Si vous le voulez bien, puisque nous serons les seuls à parler d'usagers, je voudrais vous lire quelque chose. L'un de nos collègues est malheureusement décédé il y a dix jours, et il a été lui-même confronté à ces problèmes. Il s'agit d'un témoignage de sa femme. Nous avons trouvé que ses propos pourraient éclairer votre commission.
« Philippe avait écrit et clairement dit de ne pas être hospitalisé ; il m'avait fait promettre de ne pas l'hospitaliser. Étant médecin moi-même, je savais que les lâchers de ballons pouvaient entraîner un manque d'oxygénation cérébrale. Le 10 mars j'ai donc cherché à lui mettre en place une HAD avec de l'oxygénation à domicile ; il suffisait d'avoir une prescription de son médecin traitant, mais je me suis retrouvée face à un mur inhumain refus du corps médical !

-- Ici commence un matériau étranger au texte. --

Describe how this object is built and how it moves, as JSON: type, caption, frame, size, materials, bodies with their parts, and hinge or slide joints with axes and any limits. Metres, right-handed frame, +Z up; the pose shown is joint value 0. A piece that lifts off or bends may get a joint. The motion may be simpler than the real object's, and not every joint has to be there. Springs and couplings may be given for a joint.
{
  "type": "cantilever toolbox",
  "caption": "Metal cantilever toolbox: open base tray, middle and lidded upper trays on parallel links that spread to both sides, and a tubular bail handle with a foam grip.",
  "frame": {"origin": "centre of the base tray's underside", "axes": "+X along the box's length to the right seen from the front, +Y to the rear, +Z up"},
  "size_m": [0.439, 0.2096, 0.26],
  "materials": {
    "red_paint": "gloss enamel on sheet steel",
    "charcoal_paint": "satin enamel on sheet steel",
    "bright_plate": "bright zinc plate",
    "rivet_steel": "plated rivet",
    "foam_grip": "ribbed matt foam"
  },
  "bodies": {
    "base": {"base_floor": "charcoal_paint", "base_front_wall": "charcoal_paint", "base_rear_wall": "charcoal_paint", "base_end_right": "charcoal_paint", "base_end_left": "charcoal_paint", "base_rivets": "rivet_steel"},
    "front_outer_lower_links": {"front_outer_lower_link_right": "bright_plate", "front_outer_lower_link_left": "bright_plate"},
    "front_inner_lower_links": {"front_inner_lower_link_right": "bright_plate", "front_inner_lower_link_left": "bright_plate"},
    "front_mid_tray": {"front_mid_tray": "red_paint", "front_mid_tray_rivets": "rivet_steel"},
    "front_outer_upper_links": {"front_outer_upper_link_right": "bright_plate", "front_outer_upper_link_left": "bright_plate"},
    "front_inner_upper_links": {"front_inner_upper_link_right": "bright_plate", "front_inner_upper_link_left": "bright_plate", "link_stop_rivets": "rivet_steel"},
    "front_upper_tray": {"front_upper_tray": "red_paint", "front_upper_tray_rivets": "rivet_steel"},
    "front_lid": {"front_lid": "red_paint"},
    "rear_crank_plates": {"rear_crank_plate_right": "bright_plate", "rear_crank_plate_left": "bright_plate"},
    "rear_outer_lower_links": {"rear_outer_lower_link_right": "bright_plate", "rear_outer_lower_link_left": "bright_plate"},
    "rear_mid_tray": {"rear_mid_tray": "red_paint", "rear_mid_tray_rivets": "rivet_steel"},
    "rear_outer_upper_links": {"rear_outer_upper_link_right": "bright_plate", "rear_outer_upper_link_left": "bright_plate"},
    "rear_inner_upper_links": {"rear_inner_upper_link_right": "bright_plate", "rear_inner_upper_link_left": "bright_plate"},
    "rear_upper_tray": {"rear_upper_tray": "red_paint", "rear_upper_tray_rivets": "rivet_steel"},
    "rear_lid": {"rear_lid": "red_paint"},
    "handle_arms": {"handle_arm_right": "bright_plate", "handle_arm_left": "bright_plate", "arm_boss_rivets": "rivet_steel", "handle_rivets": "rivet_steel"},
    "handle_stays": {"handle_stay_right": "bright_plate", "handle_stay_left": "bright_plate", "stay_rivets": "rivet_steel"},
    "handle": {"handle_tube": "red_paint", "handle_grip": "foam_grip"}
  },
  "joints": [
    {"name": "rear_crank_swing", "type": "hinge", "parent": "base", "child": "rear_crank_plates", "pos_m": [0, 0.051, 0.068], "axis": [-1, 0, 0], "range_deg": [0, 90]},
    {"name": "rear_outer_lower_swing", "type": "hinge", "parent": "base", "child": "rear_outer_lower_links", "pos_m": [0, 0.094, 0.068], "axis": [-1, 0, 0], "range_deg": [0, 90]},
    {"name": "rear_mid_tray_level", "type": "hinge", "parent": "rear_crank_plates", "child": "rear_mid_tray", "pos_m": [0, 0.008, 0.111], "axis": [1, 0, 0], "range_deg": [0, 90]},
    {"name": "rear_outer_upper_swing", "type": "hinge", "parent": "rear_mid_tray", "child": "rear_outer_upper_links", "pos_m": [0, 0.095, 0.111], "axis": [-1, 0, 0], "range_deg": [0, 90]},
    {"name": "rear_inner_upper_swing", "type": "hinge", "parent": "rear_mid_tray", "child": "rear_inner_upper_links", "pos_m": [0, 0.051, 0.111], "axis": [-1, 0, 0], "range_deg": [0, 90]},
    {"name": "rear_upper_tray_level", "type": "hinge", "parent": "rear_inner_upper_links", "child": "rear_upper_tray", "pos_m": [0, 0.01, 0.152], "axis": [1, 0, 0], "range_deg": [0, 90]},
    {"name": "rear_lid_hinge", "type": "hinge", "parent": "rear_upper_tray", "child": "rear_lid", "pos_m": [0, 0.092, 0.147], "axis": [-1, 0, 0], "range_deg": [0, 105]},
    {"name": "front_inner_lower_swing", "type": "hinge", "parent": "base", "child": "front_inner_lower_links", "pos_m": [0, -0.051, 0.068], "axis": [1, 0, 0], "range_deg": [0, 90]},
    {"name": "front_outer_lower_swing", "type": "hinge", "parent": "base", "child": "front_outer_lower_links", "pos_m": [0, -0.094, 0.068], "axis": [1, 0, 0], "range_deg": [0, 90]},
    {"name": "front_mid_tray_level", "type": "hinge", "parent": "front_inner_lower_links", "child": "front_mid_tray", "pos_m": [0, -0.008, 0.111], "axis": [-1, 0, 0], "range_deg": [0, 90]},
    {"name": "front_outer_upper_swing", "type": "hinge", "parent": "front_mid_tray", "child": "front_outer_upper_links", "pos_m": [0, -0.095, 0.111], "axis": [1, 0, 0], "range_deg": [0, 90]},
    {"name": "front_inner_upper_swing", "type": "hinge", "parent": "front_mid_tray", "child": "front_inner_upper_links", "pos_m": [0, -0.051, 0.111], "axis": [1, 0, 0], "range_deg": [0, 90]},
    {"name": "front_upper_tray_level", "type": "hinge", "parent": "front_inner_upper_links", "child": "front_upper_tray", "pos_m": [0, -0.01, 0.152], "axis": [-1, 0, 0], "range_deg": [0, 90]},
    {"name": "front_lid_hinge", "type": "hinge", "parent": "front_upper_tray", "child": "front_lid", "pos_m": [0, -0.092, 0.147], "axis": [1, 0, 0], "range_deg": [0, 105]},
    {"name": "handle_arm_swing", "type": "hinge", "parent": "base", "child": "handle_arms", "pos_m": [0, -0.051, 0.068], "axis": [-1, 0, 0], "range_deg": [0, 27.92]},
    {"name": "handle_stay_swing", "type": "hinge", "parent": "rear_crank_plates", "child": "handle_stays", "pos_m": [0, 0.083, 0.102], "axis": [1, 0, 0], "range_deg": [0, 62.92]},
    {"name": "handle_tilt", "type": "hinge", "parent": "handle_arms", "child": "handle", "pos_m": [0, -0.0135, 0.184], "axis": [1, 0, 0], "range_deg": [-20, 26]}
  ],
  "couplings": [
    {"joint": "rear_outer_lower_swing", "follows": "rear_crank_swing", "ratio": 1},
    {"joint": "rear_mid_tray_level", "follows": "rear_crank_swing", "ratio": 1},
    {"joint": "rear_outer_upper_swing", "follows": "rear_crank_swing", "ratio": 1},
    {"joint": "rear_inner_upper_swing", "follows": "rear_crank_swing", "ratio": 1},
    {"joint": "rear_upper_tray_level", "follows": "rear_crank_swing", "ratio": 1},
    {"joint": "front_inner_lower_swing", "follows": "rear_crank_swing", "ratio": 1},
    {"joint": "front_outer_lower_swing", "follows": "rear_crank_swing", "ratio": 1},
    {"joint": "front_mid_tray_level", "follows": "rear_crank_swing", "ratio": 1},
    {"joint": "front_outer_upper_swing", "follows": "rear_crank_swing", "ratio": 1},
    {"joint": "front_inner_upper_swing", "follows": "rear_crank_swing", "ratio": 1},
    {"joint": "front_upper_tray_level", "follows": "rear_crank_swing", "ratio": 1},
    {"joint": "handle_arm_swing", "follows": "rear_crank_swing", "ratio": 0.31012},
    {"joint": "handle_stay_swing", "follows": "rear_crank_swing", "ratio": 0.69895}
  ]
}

« Le médecin traitant de Philippe étant absent, la remplaçante du cabinet a purement refusé de faire la prescription prétextant que « ce n'est pas mon client » ! Elle n'a pas plus proposé de venir le voir au domicile.
« J'ai cherché comment pouvoir bénéficier d'une HAD avec de l'oxygène à domicile ; mon pharmacien, un homme extraordinaire, a contacté le médecin traitant qui était en formation. Il m'a appelé. Après lui avoir exposé la situation, je lui ai demandé de prescrire une HAD avec de l'oxygène. « Madame, on ne donne pas de l'oxygène comme cela, c'est vraiment n'importe quoi ; s'il a des métastases cérébrales à quoi cela servirait-il ? Je sais qu'il ne voulait en aucun cas être hospitalisé mais vous ne lui demandez pas son avis, vous appelez une ambulance et ils l'embarquent de force à l'hôpital ». Je lui répète que Philippe avait écrit qu'il ne voulait pas être hospitalisé et m'avait fait promettre de respecter sa volonté, « promis ou pas vous le faites embarquer sinon vous êtes une criminelle ! ».
« Après une nuit éprouvante, le vendredi 11 mars au matin, j'ai contacté l'ancien médecin traitant de Philippe sur la région parisienne […], celui-ci a pris contact avec [XXX] pour une prise en charge en HAD. Le docteur lui répond qu'il faut amener Philippe à l'hôpital à sa consultation aux urgences.
« Le “Plan national 2015-2018 pour le développement des soins palliatifs et l'accompagnement en fin de vie” précise que le patient doit être placé au coeur des décisions qui le concernent, le respect de la volonté du patient étant déterminant pour la qualité de la fin de sa vie. Rester maître de sa vie jusqu'au moment où on la quitte, voilà l'enjeu de dignité auquel le Gouvernement est attaché.
« Il n'est pas prévu pour la mise en place d'une HAD une hospitalisation préalable ni un passage aux urgences mais une évaluation de la situation réalisée par l'équipe de coordination de l'HAD, qui se rend toujours au domicile pour confirmer la faisabilité de la prise en charge et fixer les conditions matérielles et les compétences requises par le projet de soins de la personne. Personne n'est venu. »
Ce patient est décédé 48 heures après.